The family-friendly cut. This is the one most producers do not think about until requests start arriving. Actual play has a meaningful younger audience — kids who want to listen alongside their parents, classroom D&D clubs, library programming. A second cut of the same episode with the heavier language softened opens up an audience the main feed will never reach on its own.
Why actual play audio is uniquely hard to clean
Long-form, improvisational, multi-cast audio breaks the assumptions a lot of podcast cleanup tools were built on.
- Hot mics for hours. A cast of five to seven players on individual mics for a four-hour session is hundreds of mic-minutes per episode. Manually scrubbing every track for profanity at 2x speed is a 90-minute job per episode, and most actual play shows ship weekly.
- Overlap is the format. Players cut each other off, react in unison, and talk over the GM at the climactic moments. A profane word in one cast member’s track often appears two seconds earlier or later in another cast member’s bleed. A naive single-track edit produces audible double-takes in the final mix.
- The moment is the value. A player’s instinctive reaction to a natural 20 is what the highlight reel will be built around. Cutting the reaction kills the timing. A clean substitute preserves the rhythm the audience came for.
- In-character vs. out-of-character language. A character cursing in the fiction reads differently than a player cursing out of character. Some shows treat them the same way; many do not. Whatever the editorial framework, it has to stay consistent across the run so listeners are not confused about which version they are hearing.
A workflow that scales
The actual play teams that have figured this out tend to converge on a few habits.
- Transcribe before you cut. A transcript-first view of the rough session surfaces every profane word across every cast track with timestamps before anyone opens the DAW. The editor decides on each one — leave, bleep, mute, substitute — in the transcript and propagates the decisions back to the audio.
- Decide treatment per word, per version.

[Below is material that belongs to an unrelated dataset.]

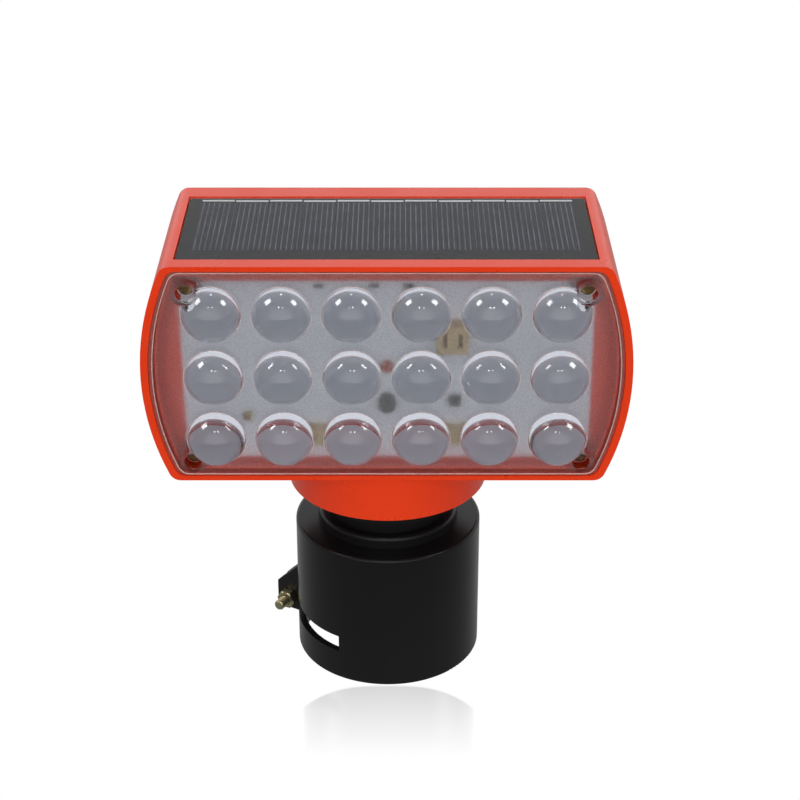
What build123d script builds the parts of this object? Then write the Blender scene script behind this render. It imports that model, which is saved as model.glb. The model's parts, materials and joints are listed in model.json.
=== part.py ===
from build123d import *
import os
from math import copysign, cos, radians, sin, sqrt

# Solar barricade warning light, in millimetres.
# Origin: centre of the open bottom rim of the post socket. +Z is up and the lens faces -Y.
# The head (everything orange and what it holds) turns about Z on the black socket's neck.

# ---- post socket ----
POST_R = 38.0
SOCKET_R = 41.0
SOCKET_TOP = 64.7
BORE_DEPTH = 61.0
BOSS_R = 31.0
BOSS_TOP = 70.0
NECK_R = 26.6
NECK_TOP = 105.2
NECK_CAVITY_R = 20.0
NECK_SCREW_R = 23.4
NECK_SCREW_LENGTH = 12.0
COUNTERSINK = 1.6
DECK_THICK = 6.0
RIM_ROUND = 0.6
SHOULDER_ROUND = 1.4
BOSS_ROUND = 2.0

# ---- clamp across the socket's split ----
EAR_AZIMUTH = 150.0
EAR_REACH = 56.7
EAR_BOTTOM = 0.8
EAR_OUTER_TOP = 14.0
EAR_ROOT_TOP = 29.7
EAR_FACE = 5.75
SPLIT_HALF = 2.0
SPLIT_TOP = 36.0
CLAMP_AXIS_R = 50.4
CLAMP_AXIS_Z = 6.9
CLAMP_BOLT_R = 2.45
CLAMP_BOLT_LENGTH = 22.0
CLAMP_NUT_AF = 8.0
CLAMP_NUT_THICK = 4.0
CLAMP_HEAD_THICK = 3.5
CLAMP_WASHER_R = 5.0
CLAMP_WASHER_THICK = 1.0
RELIEF_BOTTOM = 13.8
RELIEF_TOP = 21.6
RELIEF_NEAR = 12.0
RELIEF_FAR = 88.0

# ---- head shell: barrel outline, flat top and bottom, bowed sides ----
HEAD_BOTTOM = 106.0
HEAD_TOP = 203.0
HEAD_MID = (HEAD_BOTTOM + HEAD_TOP) / 2
HEAD_HALF = 100.15
HEAD_SHOULDER = 89.3
HEAD_FRONT = -43.5
HEAD_BACK = 46.3
HEAD_CORNER_R = 5.0
HEAD_BACK_R = 4.0
WALL = 3.0
BACK_INNER = HEAD_BACK - WALL
RIM_TOP = 2.1
RIM_SIDE = 3.1
RIM_CORNER_R = 5.0
LEDGE = 3.0
LEDGE_FRONT = -39.7
LEDGE_BACK = -37.2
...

The main feed might leave a word alone, the sponsor cut might mute it, and the family cut might substitute it cleanly. Encoding those decisions once and exporting multiple versions from the same edit is the only way to keep weekly delivery sustainable.
- Keep an unfiltered master. Even if the main feed is the cleanest version the show ever ships, the unfiltered raw is what the animated adaptation pitch deck, the live tour bonus reel, or the eventual anniversary boxed set is going to want. Re-cleaning from raws two years later is significantly more work than maintaining alignment from week one.
- Standardize the sponsor cut process. Most ad complaints come from sponsor reads being lifted from a stretch of recording that turned out to have a profane word three seconds earlier or later. A tooling layer that can flag any candidate sponsor slot as clean-adjacent or not saves a lot of back-and-forth with the ad sales team.
Where automation earns its place
The volume of audio a weekly actual play show produces makes manual profanity scrubbing the kind of work that quietly burns out an editor. Transcript-based, AI-assisted censoring tools are a much better fit: identify every flagged word across every track with frame-accurate timestamps, suggest a per-word treatment, and export the main feed, the sponsor cut, the social clips, and the family-friendly version from the same edit session.
Bleep-it was built around exactly this kind of multi-version workflow. For actual play teams in particular, the value is not just cleaning audio — it is getting four usable versions out of one recording pass without losing the moments that made the session worth recording in the first place.
The bottom line
Actual play is a long-form, improvisational, multi-cast medium with sponsor revenue, social clip distribution, and a younger audience that all want different things from the same recording. The shows that are scaling sustainably are not the ones with the toughest editors — they are the ones who treat profanity cleanup as a multi-output post step rather than four separate edit passes on the same raw session.